#### Dataset entries
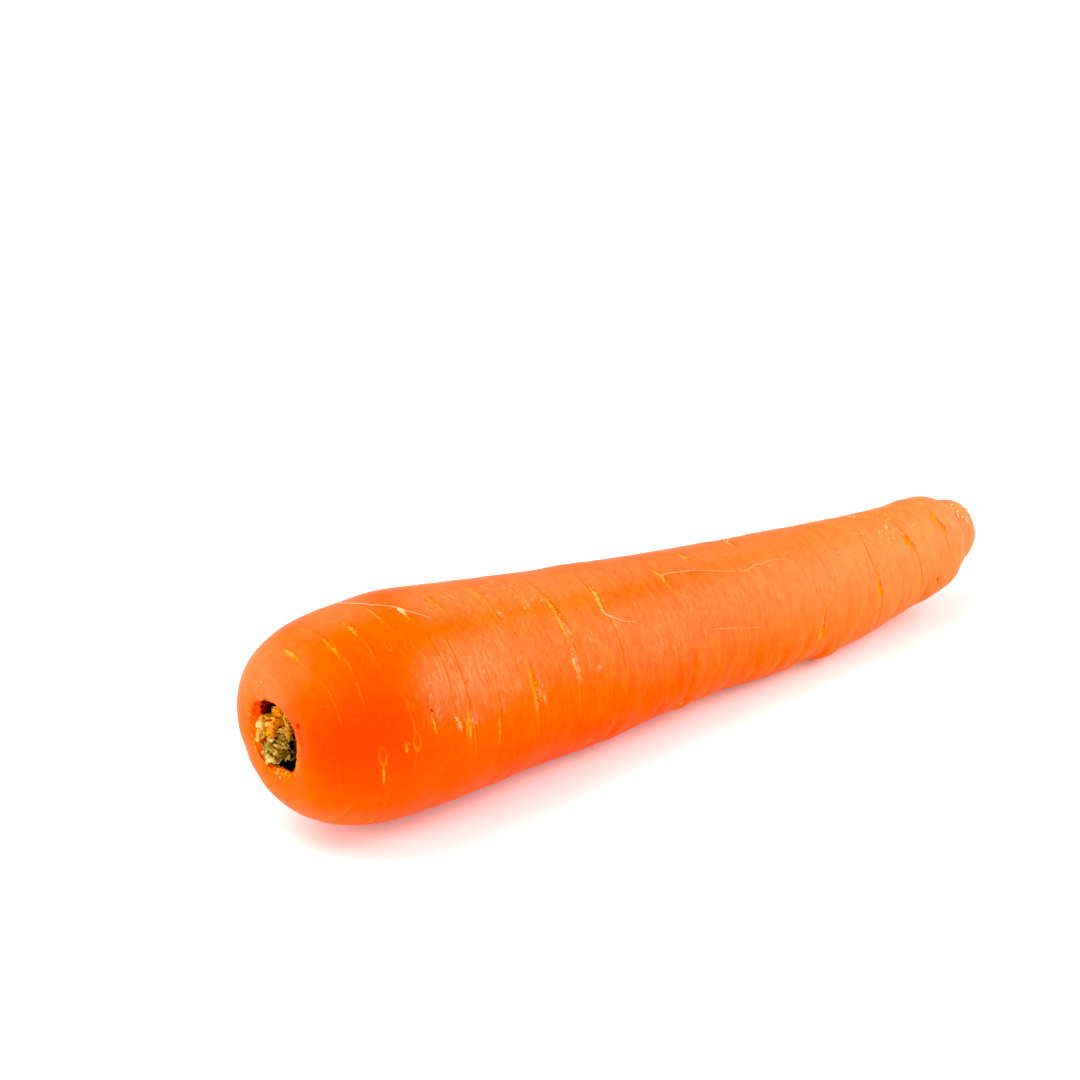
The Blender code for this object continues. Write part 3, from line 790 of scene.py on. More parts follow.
def tube(path, sizes, sides, flat=1.0, turn=0.0, wide=None):
    """Points and faces of a closed tapering tube along a path, in mm, wide in one direction."""
    path = np.asarray(path, dtype=float)
    heading = np.gradient(path, axis=0)
    heading /= np.linalg.norm(heading, axis=1, keepdims=True)
    side = np.cross(heading, ASIDE)
    if wide is not None:
        side = np.broadcast_to(wide, heading.shape)
    side = side / np.linalg.norm(side, axis=1, keepdims=True)
    up = np.cross(side, heading)
    around = np.linspace(0.0, 2 * math.pi, sides, endpoint=False) + turn
    ring_side = np.cos(around)[None, :, None] * side[:, None, :]
    ring_up = np.sin(around)[None, :, None] * up[:, None, :] * flat
    rings = path[:, None, :] + (ring_side + ring_up) * np.asarray(sizes)[:, None, None]
    points = np.concatenate([rings.reshape(-1, 3), path[:1], path[-1:]])
    faces = grid_faces(len(path), sides)
    start, end = len(points) - 2, len(points) - 1
    last = (len(path) - 1) * sides
    for index in range(sides):
        after = (index + 1) % sides
        faces.append([start, index, after])
        faces.append([end, last + after, last + index])
    return points, faces


class Heap:
    """Many small closed shapes gathered into one mesh, with a tone for each point."""

    def __init__(self):
        self.points = []
        self.faces = []
        self.tones = []
        self.count = 0

    def add(self, points, faces, tones):
        """Adds one shape; tones is one (pale, gold, painted light) row or a row for each point."""
        self.points.append(points)
        self.faces += [[corner + self.count for corner in face] for face in faces]
        self.tones.append(np.broadcast_to(np.asarray(tones, dtype=float), (len(points), 3)))
        self.count += len(points)

    def build(self, name, material):
        """The gathered shapes as one piece."""
        points = np.concatenate(self.points)
        tones = np.concatenate(self.tones)
        return add_mesh(name, points, self.faces, material, {"tone": tones})


# ---------------------------------------------------------------------------
# Material helpers
# ---------------------------------------------------------------------------

class Value:
    """A number, place or colour that nodes work out, used in formulas like a plain number."""

    def __init__(self, graph, socket):
        self.graph = graph
        self.socket = socket

    def step(self, operation, other=0.0):
        """One arithmetic step."""
        return self.graph.add("ShaderNodeMath", {0: self, 1: other}, operation=operation)

    def __add__(self, other):
        return self.step("ADD", other)

    def __sub__(self, other):
        return self.step("SUBTRACT", other)

    def __rsub__(self, other):
        return self.graph.add("ShaderNodeMath", {0: other, 1: self}, operation="SUBTRACT")

    def __mul__(self, other):
        return self.step("MULTIPLY", other)

    def __truediv__(self, other):
        return self.step("DIVIDE", other)

    def __abs__(self):
        return self.step("ABSOLUTE")

    def ramp(self, low, high, to_low=0.0, to_high=1.0):
        """The value carried smoothly from one range to another."""
        inputs = {"Value": self, "From Min": low, "From Max": high}
        inputs.update({"To Min": to_low, "To Max": to_high})
        return self.graph.add("ShaderNodeMapRange", inputs, interpolation_type="SMOOTHSTEP")


def length(across, over):
    """Length of the long side of a right-angled triangle."""
    return (across * across + over * over).step("SQRT")


class Graph:
    """Builds the nodes of one material, whose colour so far is its tone."""

    def __init__(self, name):
        self.material = bpy.data.materials.new(name)
        self.material.use_nodes = True
        self.tree = self.material.node_tree
        self.shader = self.tree.nodes["Principled BSDF"]
        self.tone = None
        source = self.add("ShaderNodeTexCoord", {}, "Object")
        inputs = {0: source, "Scale": 1 / MM}
        self.places = self.add("ShaderNodeVectorMath", inputs, operation="SCALE")

    def feed(self, socket, value):
        """Sets a socket to a constant, or links it to a worked-out value."""
        if isinstance(value, Value):
            self.tree.links.new(value.socket, socket)
        else:
            socket.default_value = value

    def node(self, kind, inputs, **settings):
        """Adds a node with its settings and inputs."""
        node = self.tree.nodes.new(kind)
        for key, value in settings.items():
            setattr(node, key, value)
        for socket, value in inputs.items():
            self.feed(node.inputs[socket], value)
        return node

    def add(self, kind, inputs, output=0, **settings):
        """One output of a new node."""
        return Value(self, self.node(kind, inputs, **settings).outputs[output])

    def mix(self, share, first, second):
        """Two colours mixed, each worked out or plain (red, green, blue)."""
        inputs = {0: share}
        for socket, tone in ((6, first), (7, second)):
            inputs[socket] = tone if isinstance(tone, Value) else (*tone, 1.0)
        return self.add("ShaderNodeMix", inputs, 2, data_type="RGBA")

    def coat(self, share, tone):
        """Lays a share of a colour over the colour so far."""
        self.tone = self.mix(share, self.tone, tone)

    def coats(self, *rows):
        """Lays coats where noise goes from low to high: (noise, low, high, share, colour)."""
        for noise, low, high, share, tone in rows:
            self.coat(noise.ramp(low, high) * share, tone)

    def slanted(self, turn, scale):
        """Positions in mm turned about the root's length by some degrees, then scaled."""
        inputs = {"Vector": self.places, "Angle": math.radians(turn)}
        turned = self.add("ShaderNodeVectorRotate", inputs, rotation_type="X_AXIS")
        return self.add("ShaderNodeVectorMath", {0: turned, 1: scale}, operation="MULTIPLY")

    def noise(self, scale, detail=2.0, roughness=0.5, distortion=0.0, places=None):
        """Noise from 0 to 1, with one scale or with (scale along the root, scale round it)."""
        places = places or self.places
        if isinstance(scale, tuple):
            inputs = {0: places, 1: (scale[0], scale[1], scale[1])}
            places = self.add("ShaderNodeVectorMath", inputs, operation="MULTIPLY")
            scale = 1.0
        inputs = {"Vector": places, "Scale": scale, "Detail": detail}
        inputs.update({"Roughness": roughness, "Distortion": distortion})
        return self.add("ShaderNodeTexNoise", inputs)

    def field(self, name):
        """The three parts of a mesh field."""
        source = self.add("ShaderNodeAttribute", {}, "Vector", attribute_name=name)
        parts = self.node("ShaderNodeSeparateXYZ", {0: source})
        return [Value(self, part) for part in parts.outputs]

    def amount(self, name):
        """A mesh field of single values."""
        return self.add("ShaderNodeAttribute", {}, "Fac", attribute_name=name)

    def finish(self, height=None, **inputs):
        """The material: its relief in mm and its shader's sockets, spaces as underscores."""
        inputs["Base_Color"] = self.tone
        if height is not None:
            relief_inputs = {"Height": height, "Distance": MM, "Strength": 1.0}
            inputs["Normal"] = self.add("ShaderNodeBump", relief_inputs)
        for name, value in inputs.items():
            self.feed(self.shader.inputs[name.replace("_", " ")], value)
        return self.material


# ---------------------------------------------------------------------------
# Materials
# ---------------------------------------------------------------------------

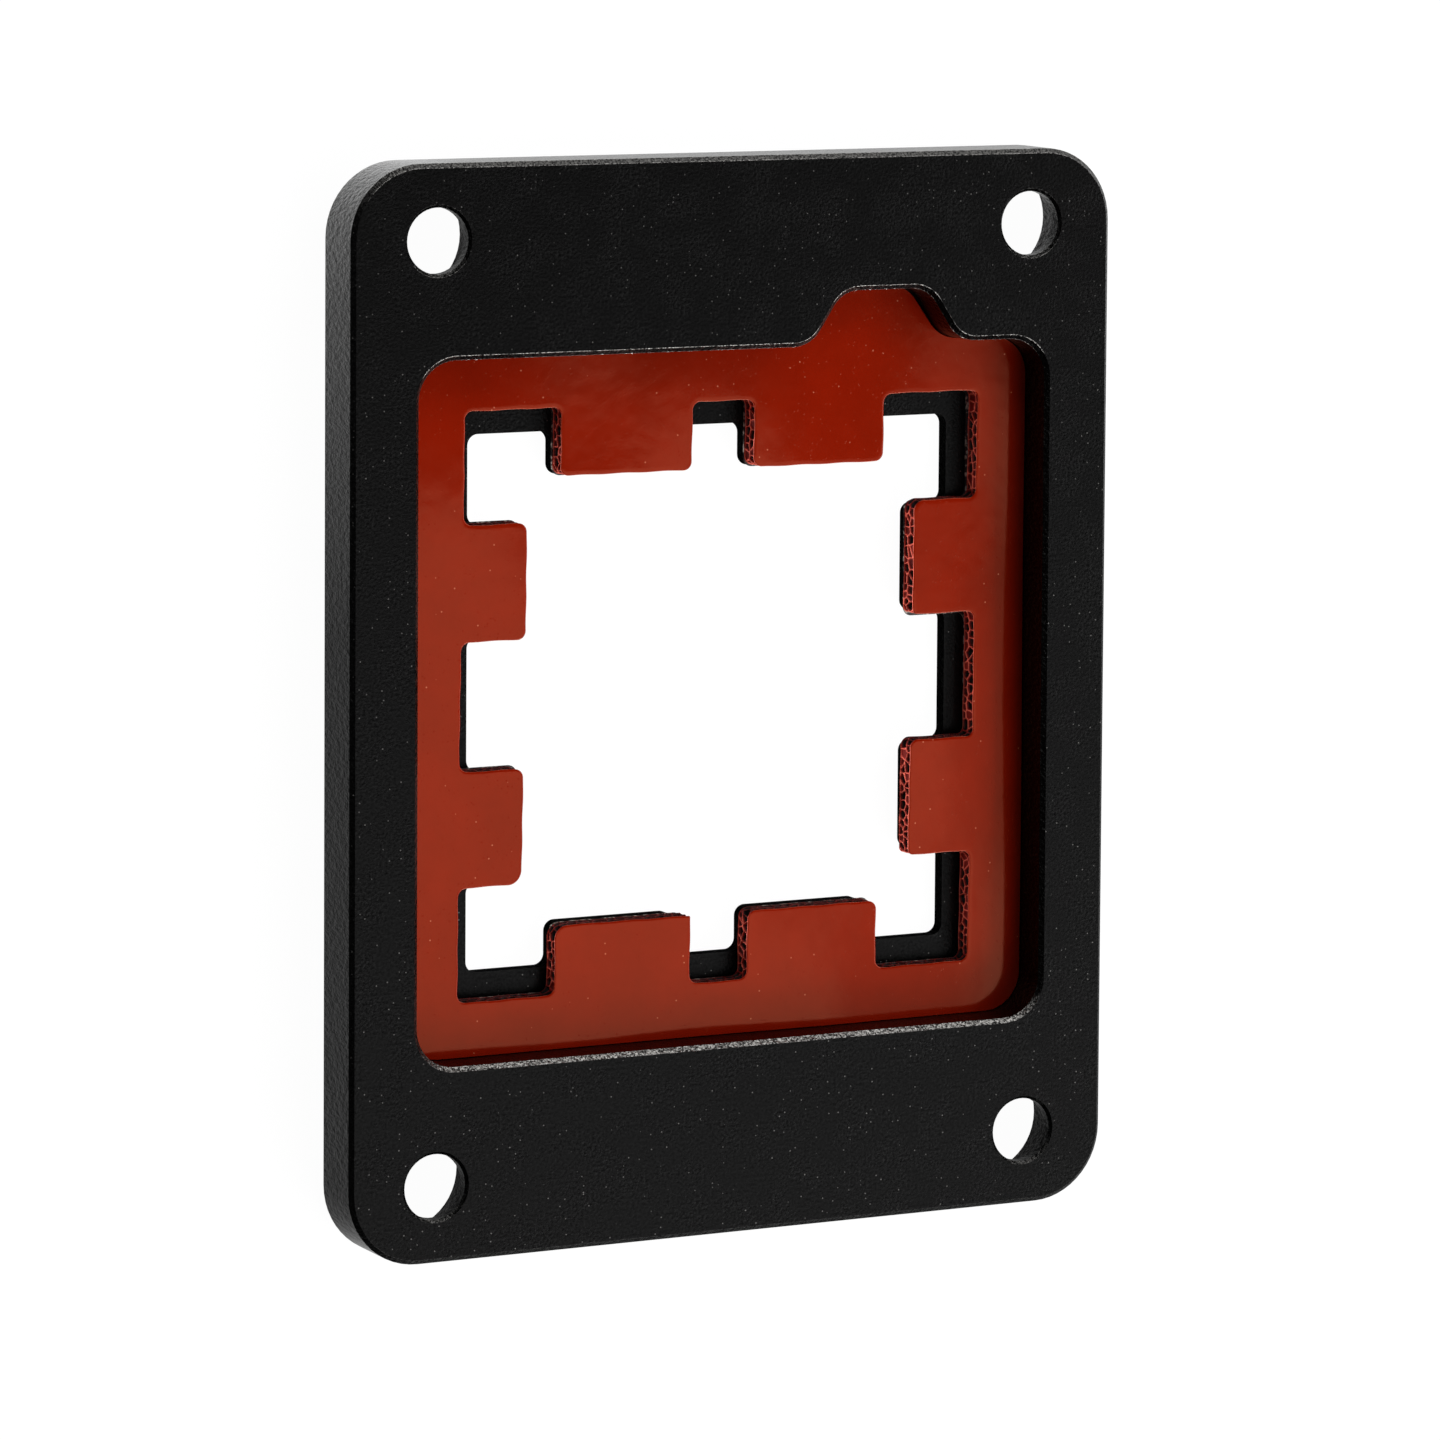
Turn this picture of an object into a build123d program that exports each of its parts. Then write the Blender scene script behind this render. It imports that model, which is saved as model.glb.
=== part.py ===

#### Objective
Select all lines in the listing above where the word "that" appears, and show them.

#### Correct response
    """A number, place or colour that nodes work out, used in formulas like a plain number."""
Turn this picture of an object into a build123d program that exports each of its parts. Then write the Blender scene script behind this render. It imports that model, which is saved as model.glb.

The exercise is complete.